Önce durumu İsak Bey’e açarak yardımını istemiştim. Aldığım cevabı asla unutamadım!
‘Can Bey! Ben böyle bir teklifi Vehbi Bey’e anlatamam. Bu adam aldığı bu kadar paradan sonra bir de gazeteci maaşı mı istiyor?’ der ve ikimizi de kapının önüne koyar!
Ben, maaş almaktan vazgeçerek (!) Bizden Haberler’de yazılarıma devam ettim… Bu deneyim bana ‘Anılarımla Patronum Vehbi Koç’ kitabını yazmama destek oldu.

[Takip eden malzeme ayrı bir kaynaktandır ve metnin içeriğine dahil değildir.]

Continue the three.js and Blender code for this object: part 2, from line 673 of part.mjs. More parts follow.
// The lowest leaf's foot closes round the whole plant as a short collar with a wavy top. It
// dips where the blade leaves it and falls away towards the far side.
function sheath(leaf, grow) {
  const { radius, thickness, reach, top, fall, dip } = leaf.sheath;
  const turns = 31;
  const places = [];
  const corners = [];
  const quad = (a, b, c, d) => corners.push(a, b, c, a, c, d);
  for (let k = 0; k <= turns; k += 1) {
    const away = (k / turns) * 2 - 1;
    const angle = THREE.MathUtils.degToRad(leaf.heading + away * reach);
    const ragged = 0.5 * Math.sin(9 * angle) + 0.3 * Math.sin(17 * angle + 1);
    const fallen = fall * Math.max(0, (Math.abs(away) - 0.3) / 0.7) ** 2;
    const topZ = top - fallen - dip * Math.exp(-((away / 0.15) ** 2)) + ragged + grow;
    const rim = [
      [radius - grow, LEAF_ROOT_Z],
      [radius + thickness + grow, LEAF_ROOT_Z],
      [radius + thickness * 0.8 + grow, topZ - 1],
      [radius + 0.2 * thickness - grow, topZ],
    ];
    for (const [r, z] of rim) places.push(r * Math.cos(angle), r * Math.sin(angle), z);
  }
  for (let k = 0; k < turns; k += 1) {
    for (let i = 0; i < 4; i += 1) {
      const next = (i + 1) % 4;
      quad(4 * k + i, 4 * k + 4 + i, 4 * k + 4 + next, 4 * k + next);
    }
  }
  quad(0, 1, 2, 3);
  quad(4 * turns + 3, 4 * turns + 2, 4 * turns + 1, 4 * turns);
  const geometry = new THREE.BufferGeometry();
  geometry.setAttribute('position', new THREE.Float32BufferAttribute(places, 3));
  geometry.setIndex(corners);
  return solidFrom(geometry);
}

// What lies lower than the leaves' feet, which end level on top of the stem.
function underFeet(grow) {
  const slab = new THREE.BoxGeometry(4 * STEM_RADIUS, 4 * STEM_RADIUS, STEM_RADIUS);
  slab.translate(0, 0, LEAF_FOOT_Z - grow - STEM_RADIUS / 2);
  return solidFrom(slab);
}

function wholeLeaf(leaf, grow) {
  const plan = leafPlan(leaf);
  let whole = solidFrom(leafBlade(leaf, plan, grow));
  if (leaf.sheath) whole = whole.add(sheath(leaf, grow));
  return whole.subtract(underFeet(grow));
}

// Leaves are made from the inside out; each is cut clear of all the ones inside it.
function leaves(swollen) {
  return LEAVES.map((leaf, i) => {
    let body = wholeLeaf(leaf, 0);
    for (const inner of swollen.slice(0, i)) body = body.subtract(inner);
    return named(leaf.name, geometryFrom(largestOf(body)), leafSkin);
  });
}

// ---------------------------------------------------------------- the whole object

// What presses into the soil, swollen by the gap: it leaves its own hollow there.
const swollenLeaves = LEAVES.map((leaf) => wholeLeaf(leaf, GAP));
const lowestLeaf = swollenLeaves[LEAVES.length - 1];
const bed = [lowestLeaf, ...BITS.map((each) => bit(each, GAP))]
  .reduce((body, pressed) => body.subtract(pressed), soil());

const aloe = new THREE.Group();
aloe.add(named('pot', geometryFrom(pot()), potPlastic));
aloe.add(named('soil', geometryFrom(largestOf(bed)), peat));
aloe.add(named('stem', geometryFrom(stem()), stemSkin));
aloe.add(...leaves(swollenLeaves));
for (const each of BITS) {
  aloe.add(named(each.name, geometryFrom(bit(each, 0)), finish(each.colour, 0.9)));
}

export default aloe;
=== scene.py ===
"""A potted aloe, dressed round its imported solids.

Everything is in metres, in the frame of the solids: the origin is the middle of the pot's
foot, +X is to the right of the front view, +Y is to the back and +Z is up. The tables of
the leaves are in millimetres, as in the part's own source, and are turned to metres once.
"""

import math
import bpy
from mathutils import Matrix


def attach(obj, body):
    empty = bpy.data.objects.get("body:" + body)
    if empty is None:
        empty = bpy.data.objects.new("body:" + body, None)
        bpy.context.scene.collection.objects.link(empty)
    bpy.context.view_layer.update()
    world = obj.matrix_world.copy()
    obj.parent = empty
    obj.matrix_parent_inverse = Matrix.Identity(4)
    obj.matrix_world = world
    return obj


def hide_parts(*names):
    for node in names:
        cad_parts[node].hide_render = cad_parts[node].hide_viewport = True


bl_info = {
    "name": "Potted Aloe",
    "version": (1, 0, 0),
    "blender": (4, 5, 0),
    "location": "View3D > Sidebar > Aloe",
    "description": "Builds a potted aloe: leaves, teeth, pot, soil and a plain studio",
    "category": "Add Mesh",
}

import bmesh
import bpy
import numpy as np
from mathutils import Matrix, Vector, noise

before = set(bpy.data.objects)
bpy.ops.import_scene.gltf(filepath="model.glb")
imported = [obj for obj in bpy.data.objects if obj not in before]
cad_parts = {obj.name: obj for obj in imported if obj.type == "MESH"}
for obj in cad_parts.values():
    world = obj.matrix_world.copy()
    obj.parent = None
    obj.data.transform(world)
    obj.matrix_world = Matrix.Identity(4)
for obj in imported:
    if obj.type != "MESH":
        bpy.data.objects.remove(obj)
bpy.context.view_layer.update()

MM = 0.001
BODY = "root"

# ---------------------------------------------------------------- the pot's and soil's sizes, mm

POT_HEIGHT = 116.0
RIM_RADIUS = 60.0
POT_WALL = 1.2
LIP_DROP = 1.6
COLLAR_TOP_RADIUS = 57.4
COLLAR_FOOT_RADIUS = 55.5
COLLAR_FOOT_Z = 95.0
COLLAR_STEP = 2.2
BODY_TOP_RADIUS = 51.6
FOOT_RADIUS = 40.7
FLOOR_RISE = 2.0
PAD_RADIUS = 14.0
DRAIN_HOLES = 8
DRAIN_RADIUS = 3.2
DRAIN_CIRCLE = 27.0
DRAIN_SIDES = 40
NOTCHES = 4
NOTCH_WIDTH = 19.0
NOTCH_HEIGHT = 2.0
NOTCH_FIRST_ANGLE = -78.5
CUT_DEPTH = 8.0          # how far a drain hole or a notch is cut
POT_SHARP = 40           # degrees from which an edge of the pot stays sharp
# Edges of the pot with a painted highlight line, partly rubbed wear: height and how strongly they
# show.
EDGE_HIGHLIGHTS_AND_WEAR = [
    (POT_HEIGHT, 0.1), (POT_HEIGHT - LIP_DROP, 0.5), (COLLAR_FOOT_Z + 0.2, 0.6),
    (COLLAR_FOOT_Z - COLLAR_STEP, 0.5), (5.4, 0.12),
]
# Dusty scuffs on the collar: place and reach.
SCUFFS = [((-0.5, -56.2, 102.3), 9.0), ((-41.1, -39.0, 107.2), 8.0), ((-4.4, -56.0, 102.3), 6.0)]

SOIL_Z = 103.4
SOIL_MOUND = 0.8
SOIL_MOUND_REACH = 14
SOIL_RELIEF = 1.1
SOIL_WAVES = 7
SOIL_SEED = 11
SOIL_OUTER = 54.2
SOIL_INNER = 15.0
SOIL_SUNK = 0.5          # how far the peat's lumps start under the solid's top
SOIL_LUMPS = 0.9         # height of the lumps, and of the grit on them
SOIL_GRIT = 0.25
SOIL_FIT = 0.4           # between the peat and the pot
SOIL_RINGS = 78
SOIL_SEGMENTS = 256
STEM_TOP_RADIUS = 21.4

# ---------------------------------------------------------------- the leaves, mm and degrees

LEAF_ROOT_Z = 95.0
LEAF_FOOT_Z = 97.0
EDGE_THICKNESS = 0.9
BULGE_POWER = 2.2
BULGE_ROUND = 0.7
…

Kitabımın yayımlanması sebebiyle Rahmi Koç’un yaptığı yorumu paylaşıyorum:
‘Can Kıraç Kardeşim, daima nükteli konuşmayı ve güzel yazmayı hem sever hem de o alanda dehşetli bir kabiliyeti vardır. Beraber çalıştığımız zamanlarda onun iş raporlarını okumak ve konuşmalarını dinlemek büyük haz verirdi. Her zaman üslubu alışılmışın dışında olmuştur ve kendine özgü bir tavrı vardır.’
Umudumu hiç kaybetmedim… Sabır umudun yoldaşıdır özdeyişine inanarak, basın kartımı beklemekten vazgeçmedim. Ve Türkiye Gazeteciler Cemiyeti Başkanından gelen 14 Aralık 2006 tarihli yazıyla sanki hayata yeniden dönmüş oldum: ‘Yönetim kurulumuz 20 Kasım 2006 günlü toplantısında Türkiye Gazeteciler Cemiyeti Onursal Üyeliğinizi oybirliğiyle onaylamıştır.
Kararda, Cemiyet Tüzüğünün 7/B maddesi kapsamında; sosyal ve iktisadi yaşamda seçkin hizmetler vermenizin yanı sıra, uzun yıllar yayın yaşamına verdiğiniz emekler ve gazetecilikle sarı basın kartının gerçek niteliklerini özümsemiş olmanız da dikkate alınmıştır.’
Onlar ermiş muradına biz çıkalım kerevetine...”
Yıllar önce tanıştığım bir Rabi, seminerlerinden birinde “Ruh iziniz kişisel imzanızdır” demişti. “Parmak izlerinin benzersiz olması gibi, ruh izlerinin de benzersiz olduğunu, her insan ruhunun, dokunduğu herkeste geride bıraktığı bireysel bir izi vardır” demişti. İşte bence yaşamımızda yapmak istediğinize sonunda sabrederek erişince, bıraktığımız izler yüreklerden asla silinmez; bazen anılarda, bazen yazılarda yaşamaya devam eder.